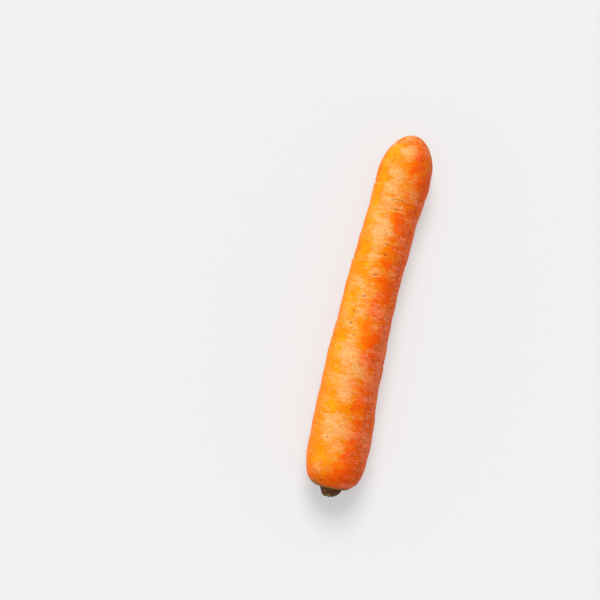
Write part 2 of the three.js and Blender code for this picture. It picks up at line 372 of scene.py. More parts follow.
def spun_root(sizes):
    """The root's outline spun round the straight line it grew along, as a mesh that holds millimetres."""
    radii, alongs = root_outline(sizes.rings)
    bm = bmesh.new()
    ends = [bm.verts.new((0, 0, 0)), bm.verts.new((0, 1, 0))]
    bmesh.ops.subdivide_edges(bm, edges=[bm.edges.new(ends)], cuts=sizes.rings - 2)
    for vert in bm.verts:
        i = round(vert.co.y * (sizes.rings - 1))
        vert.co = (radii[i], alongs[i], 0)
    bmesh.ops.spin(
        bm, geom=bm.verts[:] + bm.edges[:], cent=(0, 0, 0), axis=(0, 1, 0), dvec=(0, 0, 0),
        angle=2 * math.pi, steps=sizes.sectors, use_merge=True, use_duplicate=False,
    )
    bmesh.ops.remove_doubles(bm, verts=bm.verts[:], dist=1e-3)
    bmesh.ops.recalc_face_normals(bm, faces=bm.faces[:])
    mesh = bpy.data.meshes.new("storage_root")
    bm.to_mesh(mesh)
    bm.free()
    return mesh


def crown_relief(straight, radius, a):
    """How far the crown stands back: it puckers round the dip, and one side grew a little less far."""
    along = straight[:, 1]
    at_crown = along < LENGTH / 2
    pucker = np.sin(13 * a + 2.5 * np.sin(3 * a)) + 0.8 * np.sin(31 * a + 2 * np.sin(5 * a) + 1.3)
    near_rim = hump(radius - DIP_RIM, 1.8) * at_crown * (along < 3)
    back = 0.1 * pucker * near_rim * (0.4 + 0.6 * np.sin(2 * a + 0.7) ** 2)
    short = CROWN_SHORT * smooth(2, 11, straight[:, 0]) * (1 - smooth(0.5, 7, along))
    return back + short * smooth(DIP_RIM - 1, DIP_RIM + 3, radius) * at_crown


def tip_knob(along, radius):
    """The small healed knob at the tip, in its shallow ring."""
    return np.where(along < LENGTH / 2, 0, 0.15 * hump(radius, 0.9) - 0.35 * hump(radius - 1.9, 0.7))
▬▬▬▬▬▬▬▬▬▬
◆ WHAT THE TASK ASKS
Return nothing but the lines from the start of the listing above through the line containing "return mesh", exactly as given.

◆ EXERCISE ANSWER
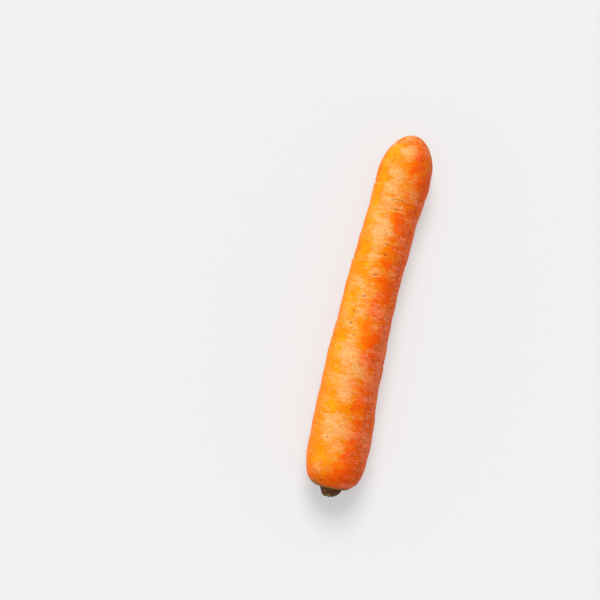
Write part 2 of the three.js and Blender code for this picture. It picks up at line 372 of scene.py. More parts follow.
def spun_root(sizes):
    """The root's outline spun round the straight line it grew along, as a mesh that holds millimetres."""
    radii, alongs = root_outline(sizes.rings)
    bm = bmesh.new()
    ends = [bm.verts.new((0, 0, 0)), bm.verts.new((0, 1, 0))]
    bmesh.ops.subdivide_edges(bm, edges=[bm.edges.new(ends)], cuts=sizes.rings - 2)
    for vert in bm.verts:
        i = round(vert.co.y * (sizes.rings - 1))
        vert.co = (radii[i], alongs[i], 0)
    bmesh.ops.spin(
        bm, geom=bm.verts[:] + bm.edges[:], cent=(0, 0, 0), axis=(0, 1, 0), dvec=(0, 0, 0),
        angle=2 * math.pi, steps=sizes.sectors, use_merge=True, use_duplicate=False,
    )
    bmesh.ops.remove_doubles(bm, verts=bm.verts[:], dist=1e-3)
    bmesh.ops.recalc_face_normals(bm, faces=bm.faces[:])
    mesh = bpy.data.meshes.new("storage_root")
    bm.to_mesh(mesh)
    bm.free()
    return mesh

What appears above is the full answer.